Overall the ensemble cast seems to be enjoying playing outside of the box. Chris Evans transforms from ‘America’s Ass’ to ‘America’s Asshole’ gloriously, while passive aggressively eating biscuits and wearing the shit out of some ugly knit sweaters. Toni Collette channels Californian boho with the perfect amount of blind self-belief and utter self-destruction, clearly delighting in playing a ‘stoner’ type character. Then there’s Christopher Plummer, a man who made my heart sing in The Sound of Music, who had me falling in love with him all over again in this. His character may be dead at the beginning of the film but Plummer brings nothing but life to every flashback he is in from then on.
The credit for this wittily scripted and wonderfully delivered film of course goes to Writer/Director Rian Johnson.
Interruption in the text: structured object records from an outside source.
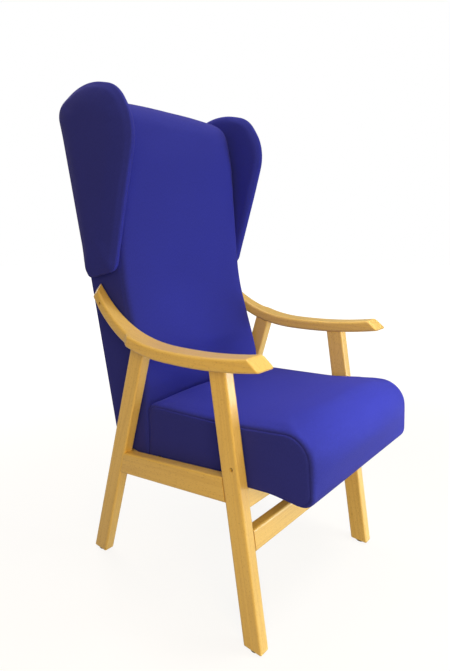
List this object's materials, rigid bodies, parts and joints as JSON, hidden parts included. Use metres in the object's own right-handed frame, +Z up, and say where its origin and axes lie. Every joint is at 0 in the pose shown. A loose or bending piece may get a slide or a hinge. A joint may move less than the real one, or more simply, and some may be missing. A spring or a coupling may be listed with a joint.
{
  "type": "fireside chair with wings",
  "caption": "High-backed wing chair with a beech frame, splayed legs, bowed open armrests and an upholstered blue seat, back and wings.",
  "frame": {"origin": "on the floor, under the middle of the chair's bounding box", "axes": "+X to the sitter's left, +Y to the rear, so that the seat faces -Y, and +Z up"},
  "size_m": [0.572, 0.7797, 1.2289],
  "materials": {
    "beech": "clear satin varnish over natural beech",
    "blue_fabric": "close-woven royal blue upholstery with a soft sheen",
    "plywood": "raw board inside the upholstery",
    "foam": "soft cut foam inside the covers",
    "webbing": "matt elastic strap",
    "base_cloth": "thin dark cloth",
    "steel": "dull zinc plate",
    "dark_plastic": "matt"
  },
  "bodies": {
    "root": {"armrest_left": "beech", "armrest_right": "beech", "front_leg_left": "beech", "front_leg_right": "beech", "rear_leg_left": "beech", "rear_leg_right": "beech", "side_rail_left": "beech", "side_rail_right": "beech", "front_cross_rail": "beech", "seat_cross_rail": "beech", "rear_cross_rail": "beech", "arm_dowels": "beech", "side_rail_dowels": "beech", "cross_rail_dowels": "beech", "floor_glides": "dark_plastic", "seat_side_member_left": "plywood", "seat_side_member_right": "plywood", "seat_front_member": "plywood", "seat_rear_member": "plywood", "seat_frame_dowels": "beech", "seat_corner_blocks": "plywood", "seat_webbing": "webbing", "seat_foam": "foam", "seat_cover_top": "blue_fabric", "seat_cover_side_left": "blue_fabric", "seat_cover_side_right": "blue_fabric", "seat_base_cloth": "base_cloth", "back_stile_left": "plywood", "back_stile_right": "plywood", "back_top_rail": "plywood", "back_lumbar_rail": "plywood", "back_bottom_rail": "plywood", "back_frame_dowels": "beech", "back_webbing": "webbing", "back_foam": "foam", "back_cover_front": "blue_fabric", "back_cover_side_left": "blue_fabric", "back_cover_side_right": "blue_fabric", "back_panel": "blue_fabric", "wing_board_left": "plywood", "wing_board_right": "plywood", "wing_foam_left": "foam", "wing_foam_right": "foam", "wing_cover_left": "blue_fabric", "wing_cover_right": "blue_fabric", "wing_screws": "steel", "seat_bolts": "steel", "seat_inserts": "steel", "seat_rail_screws": "steel", "seat_spacers": "dark_plastic", "arm_bolts": "steel", "arm_inserts": "steel", "back_bolts": "steel", "back_inserts": "steel", "back_spacers": "dark_plastic"}
  },
  "joints": []
}
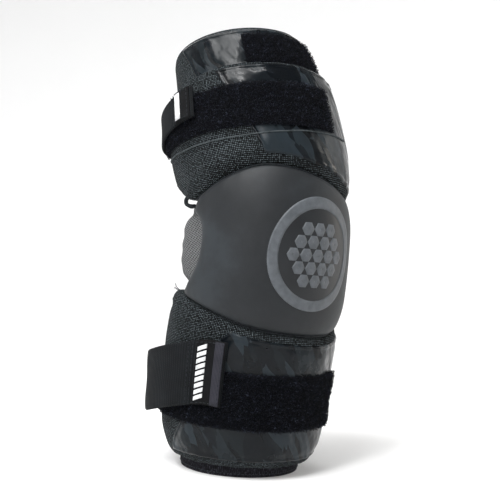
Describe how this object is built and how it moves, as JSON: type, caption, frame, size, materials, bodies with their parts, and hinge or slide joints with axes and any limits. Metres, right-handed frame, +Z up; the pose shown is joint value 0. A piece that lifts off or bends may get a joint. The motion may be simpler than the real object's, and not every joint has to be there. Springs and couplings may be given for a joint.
{
  "type": "lacrosse arm pad",
  "caption": "Padded sleeve for a player's elbow, with domed elbow cap, wrap-round forearm and upper arm guards, bicep flap and hook-and-loop straps, standing on its forearm rim.",
  "frame": {"origin": "under the middle of the whole pad, on the surface it stands on", "axes": "+Z up along the arm from the forearm rim to the bicep flap, -Y towards the point of the elbow, +Y towards the inner elbow"},
  "size_m": [0.1444, 0.1574, 0.3345],
  "materials": {
    "knit": "grey knit mesh with fine holes",
    "heather_binding": "heathered grey ribbed knit",
    "mesh_cloth": "black spacer mesh with a diamond knit",
    "gloss_film": "glossy heat-formed film with tonal angular shards",
    "loop_pile": "fuzzy brushed loop pile",
    "webbing": "woven elastic webbing",
    "strip": "plain dark sewn strip",
    "elbow_shell": "smooth matte foam-backed cover",
    "badge_print": null
  },
  "bodies": {
    "root": {"arm_sleeve": "knit", "wrist_binding": "heather_binding", "forearm_guard": "mesh_cloth", "forearm_film": "gloss_film", "forearm_loop_band": "loop_pile", "forearm_strap": "webbing", "forearm_strap_tab": "strip", "elbow_cap": "elbow_shell", "elbow_badge": "badge_print", "upper_guard": "mesh_cloth", "upper_film": "gloss_film", "upper_loop_band": "loop_pile", "upper_strap": "webbing", "upper_strap_tab": "strip", "bicep_cap": "mesh_cloth", "bicep_film": "gloss_film", "bicep_loop_patch": "loop_pile"}
  },
  "joints": []
}
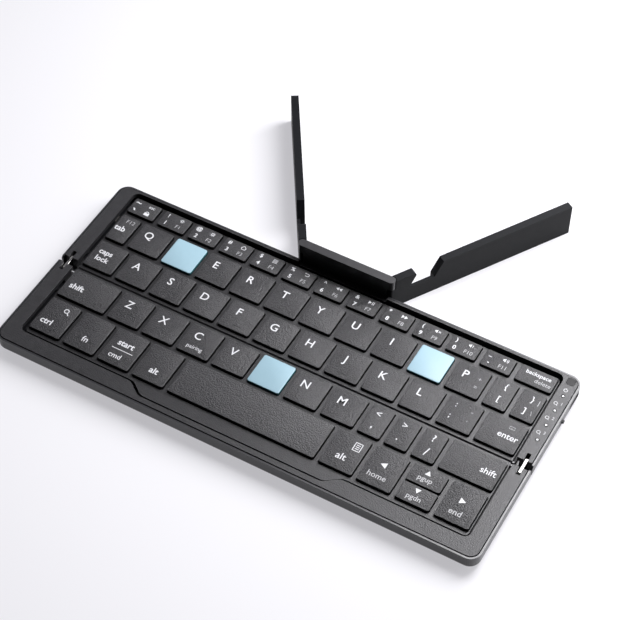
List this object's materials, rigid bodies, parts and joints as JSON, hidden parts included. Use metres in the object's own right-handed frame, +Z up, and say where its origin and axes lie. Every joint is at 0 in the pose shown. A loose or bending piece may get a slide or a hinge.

Johnson is an artist at dabbling in genres that have their own patterns and playing with these just enough to bring new life into them (something that certain die-hard fans did not appreciate, but we won’t get into that here!). Brick revitalizes the gritty world of Film Noir, Looper pushed cerebral weight back onto the Sci-Fi genre and now Knives Out homages Murder Mysteries of the past with flair and respect whilst grounding it with societal commentary on the class system of America. Not since The Usual Suspects has a mug held so much meaning at the end of a film.
Knives Out really needs to be credited on its rewatchability. Already I want to dive back in to search for the clues that Johnson’s sleight of hand directing made me miss. Hindsight, I believe, will simply be a flavour enhancer to this already delicious and comforting dish. With clever twists on staple genre conventions, a menagerie of gleefully awful and equally intriguing characters and a large heart planted firmly in the right place Knives Out has been one of the most enjoyable and fun films of 2019.